Certes, la Violetta d’Angela Gheorghiu n’est pas exempte de défauts. La voix est petite et la projection limitée, les vocalises du premier acte sont laborieuses et la gestuelle est caricaturale, la faute peut-être à un nombre insuffisant de répétitions avec la metteur en scène. Mais la voix est belle et riche en couleurs, souple et ample sur toute la tessiture, et, pour une fois, la chanteuse réussit à faire passer l’émotion, notamment dans le duo avec Germont père, électrisant, ainsi qu’au dernier acte, où on la sent totalement investie dans le rôle.

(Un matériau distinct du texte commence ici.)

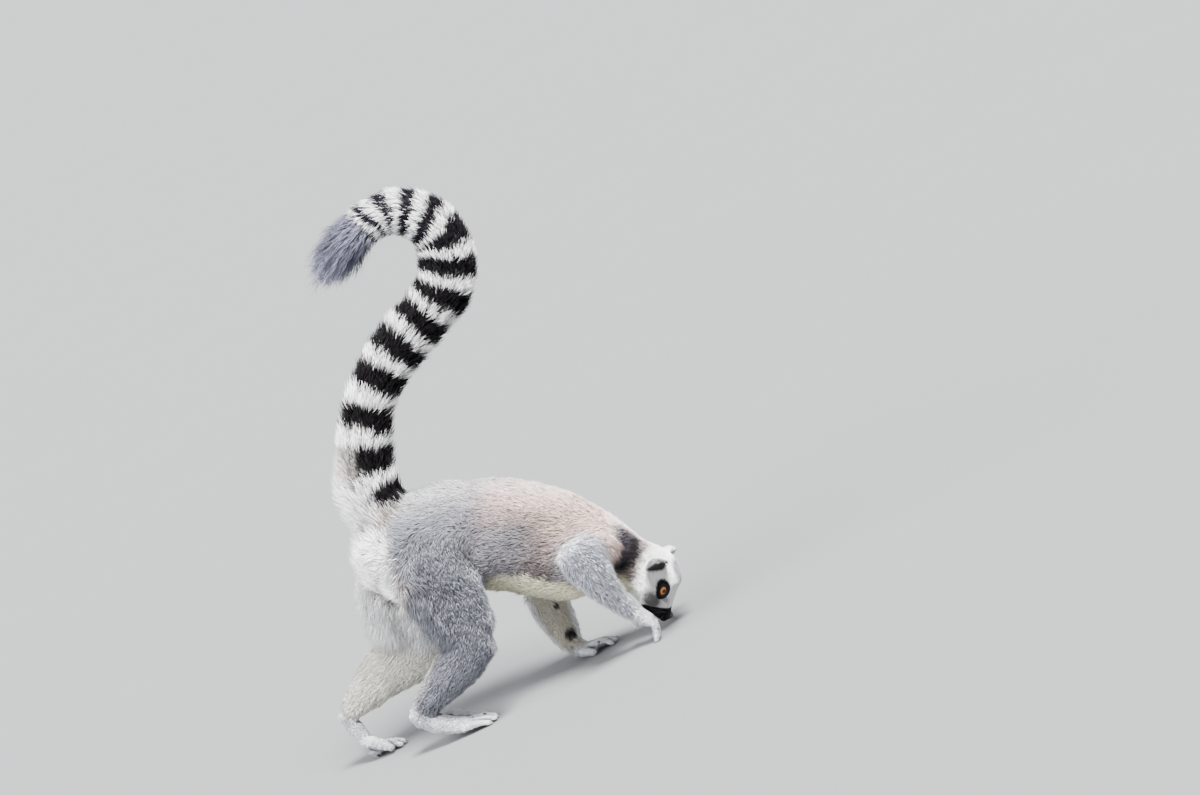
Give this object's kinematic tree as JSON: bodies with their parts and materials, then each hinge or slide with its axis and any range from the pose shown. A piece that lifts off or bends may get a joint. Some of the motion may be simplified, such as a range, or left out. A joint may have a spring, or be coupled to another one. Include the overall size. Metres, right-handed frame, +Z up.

Certes, Jonas Kaufmann ne possède pas ce que l’on pourrait appeler une voix solaire, et l’absence d’italianità dans le phrasé se fait cruellement sentir. De plus, le ténor, qui semble sur la réserve, mettra du temps à trouver la pleine possession de ses moyens vocaux. Mais sa prestance ainsi que les couleurs barytonales et le caractère viril de son timbre dissipent les doutes initiaux. Certes, la direction de Lorin Maazel peut sembler déconcertante, avec des tempi parfois très lents et une tendance à couvrir les chanteurs. Mais dans ses excès, le chef américain sait rendre les contrastes de la partition, réussissant à en souligner la tension dramatique. Le seul à avoir fait l’unanimité aura été le vétéran Leo Nucci, qui a offert dans Di Provenza une véritable démonstration de l’art du baryton verdien, ovationnée à juste titre. Comme dit plus haut, une représentation de haute tenue, que bien des théâtres lyriques envieraient.